For those interested in the details: the vulnerability was caused by inadequate invalidation of URLs submitted by users when registering OAuth applications. There was a validation routine on those fields, but the very end of the regex used in that validation allowed any number of arbitrary characters. The test coverage included a variety of invalid URLs, but none that simply put a space after the URL and started a <script> tag.

Just goes to show that you can validate, test, and still not be safe. It took another set of eyes to catch this one.

Unfortunately, the publisher of this blog post did not responsibly disclose the vulnerability to us in advance. We found out about it through other channels.

We would have had the fix live earlier, but as several people noticed in the comments, we had a brief outage.



It's odd that you count completely on validation to catch problems like this, rather than escaping the output as well. Writing regex validations to prevent malicious input seems like a seriously error prone thing to be doing.


Agree. Not trying to give you guys a hard time, but Twitter has had several vulnerabilities caused by unescaped user supplied data being output without sanitization.

Obviously I'm on the outside looking in, but IIRC rendering user pages is not particularly taxing on Twitter, to the point that they aren't cached. Would adding a simple sanitization routine have significant impact?


Normally, we escape output as well. These fields were (foolishly) considered "trusted" and allowed to be rendered without escaping.


Yeah. "We let Twitter (via Kevin Rose) know about this before it went live but we think somebody saw the Test!" is a total numbnuts disclosure policy.

If one finds a vulnerability, follow the rfpolicy[1] or similar. Send an email to security@example.com, not Kevin Rose. (Seriously—Kevin Rose?
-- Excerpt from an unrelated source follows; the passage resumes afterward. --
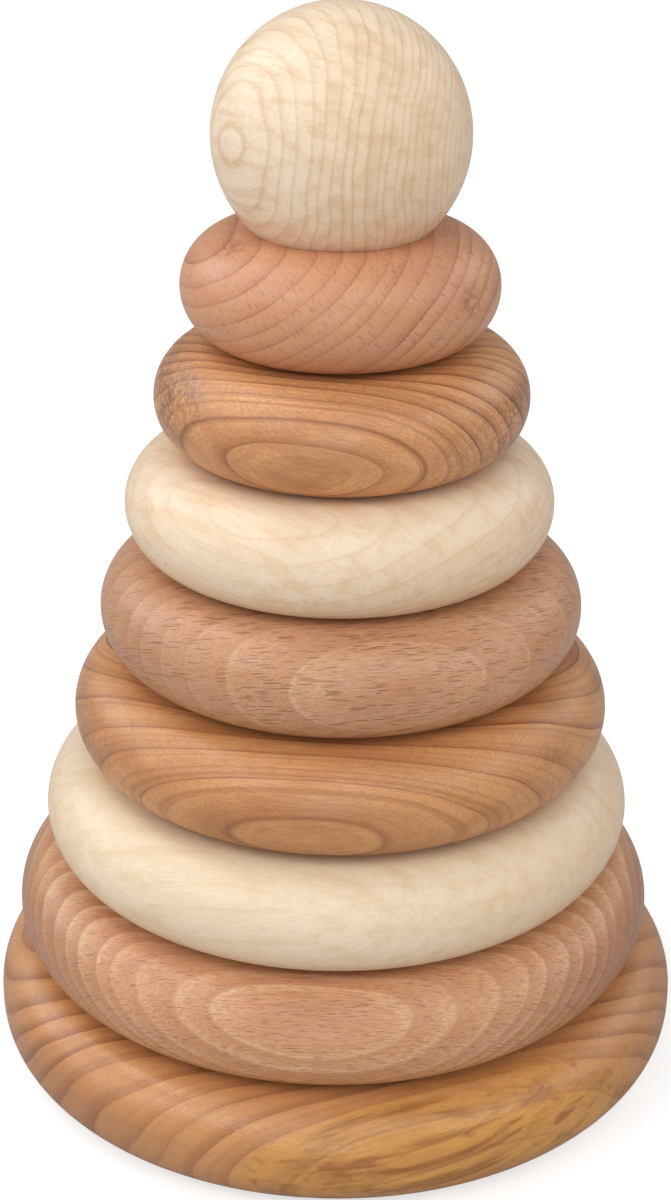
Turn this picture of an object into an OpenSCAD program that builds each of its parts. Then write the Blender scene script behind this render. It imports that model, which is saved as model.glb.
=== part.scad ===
// Stacking tower in turned wood: a heavy flat base with a peg glued into it, seven
// loose rings that grow from top to bottom, and a ball that caps the peg.
// Origin: centre of the base's underside. +Z runs up the middle of the peg.

/* [Base] */
// Diameter of the base disc
base_d = 131; // [126:1:150]
// Height of the base disc
base_h = 20; // [19:0.5:26]
// Radius of the turned edge, over the top and again under the bottom
base_edge_r = 9; // [4:0.5:9]
// Depth of the blind hole that the peg is glued into
socket_depth = 14; // [8:0.5:15]

/* [Peg] */
// Diameter of the peg
peg_d = 14; // [10:0.5:14]
// Length of the peg that stands above the smallest ring
peg_reach = 22; // [12:0.5:22]
// Rounding of the peg's upper end
peg_tip_r = 3; // [1:0.5:4]
// Gap for glue between the peg and the wall of its hole
glue_gap = 0.05; // [0.02:0.01:0.1]

/* [Rings] */
// Diameter of the smallest ring
small_ring_d = 56; // [52:0.5:60]
// How much wider each ring is than the one above it
ring_step = 10.8; // [6:0.2:11]
// Height of every ring, which is also the full round of its edge
ring_h = 20; // [16:0.5:22]
// Diameter of the hole through every ring
ring_bore_d = 16; // [15:0.5:18]
// Rounding at both mouths of the hole
mouth_r = 1.5; // [0.5:0.25:2]

/* [Ball] */
// Diameter of the ball
ball_d = 44.6; // [44.6:0.2:52]
// Height of the ball's centre above the flat that it stands on
ball_centre_h = 16; // [15:0.1:18]
// Diameter of the ball's blind hole
ball_bore_d = 16; // [15:0.5:18]
// Depth of the ball's blind hole
ball_bore_depth = 24; // [23:0.5:26]

/* [Hidden] */
ring_count = 7;
ring_names = [for (k = [1:ring_count]) str("ring_", k)];

// Colours of the woods
maple = "#ECD9B8";
cherry = "#C08F62";
beech = "#C3906A";
alder = "#CD9A78";
plum = "#B9824F";
ring_woods = [alder, cherry, maple, beech, cherry, maple, beech];

// How far each ring, from the smallest down, has settled sideways within its play on the peg
settled_x = [0, 0.4, 0.1, 0.5, 0.5, -0.1, -0.6];

nose_r = ring_h / 2;
ball_z = base_h + ring_count * ring_h;
socket_z = base_h - socket_depth;
peg_len = ball_z + peg_reach - socket_z;
// How far a cutter runs past the face that it cuts
over = 1;
$fn = 96;

// Ring 1 is the smallest and lies at the top, just under the ball
function ring_d(k) = small_ring_d + (k - 1) * ring_step;
function ring_z(k) = base_h + (ring_count - k) * ring_h;

// What a round of radius r takes off a square corner that lies at the origin
module corner_waste(r) {
    difference() {
        translate([-over, -over]) square(r + over);
        translate([r, r]) circle(r);
    }
}

// Half section of a ring: a flat web with a full round edge and eased mouths
module ring_section(d) {
    bore_r = ring_bore_d / 2;
    difference() {
        union() {
            translate([bore_r, 0]) square([d / 2 - nose_r - bore_r, ring_h]);
            translate([d / 2 - nose_r, nose_r]) circle(nose_r);
        }
        translate([bore_r, 0]) corner_waste(mouth_r);
        translate([bore_r, ring_h]) mirror([0, 1]) corner_waste(mouth_r);
    }
}

module ring(k) {
    color(ring_woods[k - 1])
        translate([settled_x[k - 1], 0, ring_z(k)])
            rotate_extrude() ring_section(ring_d(k));
}

// Half section of the base: flat above and below, with a plump turned edge
module base_section() {
    flat_r = base_d / 2 - base_edge_r;
    square([flat_r, base_h]);
    translate([0, base_edge_r]) square([base_d / 2, base_h - 2 * base_edge_r]);
    for (z = [base_edge_r, base_h - base_edge_r])
        translate([flat_r, z]) circle(base_edge_r);
}

module base() {
    color(plum)
        difference() {
            rotate_extrude() base_section();
            translate([0, 0, socket_z]) cylinder(h = socket_depth + over, d = peg_d + 2 * glue_gap);
        }
}

// Half section of the peg, with a rounded upper end
module peg_section() {
    peg_r = peg_d / 2;
    square([peg_r, peg_len - peg_tip_r]);
    square([peg_r - peg_tip_r, peg_len]);
    translate([peg_r - peg_tip_r, peg_len - peg_tip_r])
        intersection() {
            circle(peg_tip_r);
            square(peg_tip_r);
        }
}

module peg() {
    color(beech)
        translate([0, 0, socket_z])
            rotate_extrude() peg_section();
}

module ball() {
    color(maple)
        translate([0, 0, ball_z])
            difference() {
                translate([0, 0, ball_centre_h]) sphere(d = ball_d);
                translate([0, 0, -ball_d / 2]) cube([ball_d, ball_d, ball_d], center = true);
                translate([0, 0, -over]) cylinder(h = ball_bore_depth + over, d = ball_bore_d);
                cylinder(h = mouth_r, d1 = ball_bore_d + 2 * mouth_r, d2 = ball_bore_d);
            }
}

base();
peg();
for (k = [1:ring_count])
    ring(k);
ball();
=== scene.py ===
from math import acos, cos, degrees, pi, radians, sin, sqrt

import bmesh
import bpy
from mathutils import Matrix, Vector


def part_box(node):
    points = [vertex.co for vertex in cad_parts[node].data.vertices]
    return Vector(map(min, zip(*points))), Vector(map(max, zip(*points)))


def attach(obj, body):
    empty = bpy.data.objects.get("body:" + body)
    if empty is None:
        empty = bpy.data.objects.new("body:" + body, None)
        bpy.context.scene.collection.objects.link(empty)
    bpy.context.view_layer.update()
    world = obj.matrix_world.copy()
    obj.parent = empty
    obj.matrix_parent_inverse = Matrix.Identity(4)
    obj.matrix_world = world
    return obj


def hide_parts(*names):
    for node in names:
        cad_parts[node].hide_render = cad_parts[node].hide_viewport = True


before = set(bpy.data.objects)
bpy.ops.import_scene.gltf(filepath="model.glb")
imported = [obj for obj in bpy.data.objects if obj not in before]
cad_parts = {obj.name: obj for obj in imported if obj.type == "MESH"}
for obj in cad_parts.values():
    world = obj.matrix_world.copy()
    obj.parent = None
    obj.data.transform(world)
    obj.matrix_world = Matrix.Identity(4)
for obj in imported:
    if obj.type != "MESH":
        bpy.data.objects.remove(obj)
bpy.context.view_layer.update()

# ------------------------------------------------------------------ base
# The foot of the tower is a thick disc of plum wood. It is turned on a lathe with both edges
# rounded over and a blind hole for the peg, then sanded fine, oiled and waxed.
MM = 0.001


def start_outline(r, z):
    """Starts the outline that a lathe piece is turned from, at radius r and height z in mm."""
    outline = bmesh.new()
    tip = bmesh.ops.create_vert(outline, co=(r * MM, 0, z * MM))["vert"][0]
    return outline, tip


def cut_straight(outline, tip, r, z):
    """Runs the outline on in a straight line."""
    run = bmesh.ops.extrude_vert_indiv(outline, verts=[tip])["verts"][0]
    run.co = (r * MM, 0, z * MM)
    return run


def cut_round(outline, tip, r, z, angle, steps):
    """Swings the outline's tip round the point at radius r and height z, clockwise in degrees."""
    swing = bmesh.ops.spin(
        outline, geom=[tip], cent=(r * MM, 0, z * MM), axis=(0, 1, 0),
        angle=radians(angle), steps=steps,
    )["geom_last"]
    return [part for part in swing if isinstance(part, bmesh.types.BMVert)][0]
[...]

What the hell does he have to do with Twitter's security response team?)

[1] http://www.wiretrip.net/rfp/policy.html


I agree that it was irresponsible for him to use his knowledge and disclose a vulnerability to the public before giving a heads up to the entity in which the vulnerability impacts. Infact, I am for non-disclosure of vulnerabilities due to the fact that this is how script-kiddies thrive.

I go a step further and assert that due to his marketing background, he used this stint for his own marketing purposes - I guess this can best be summed: to each his own.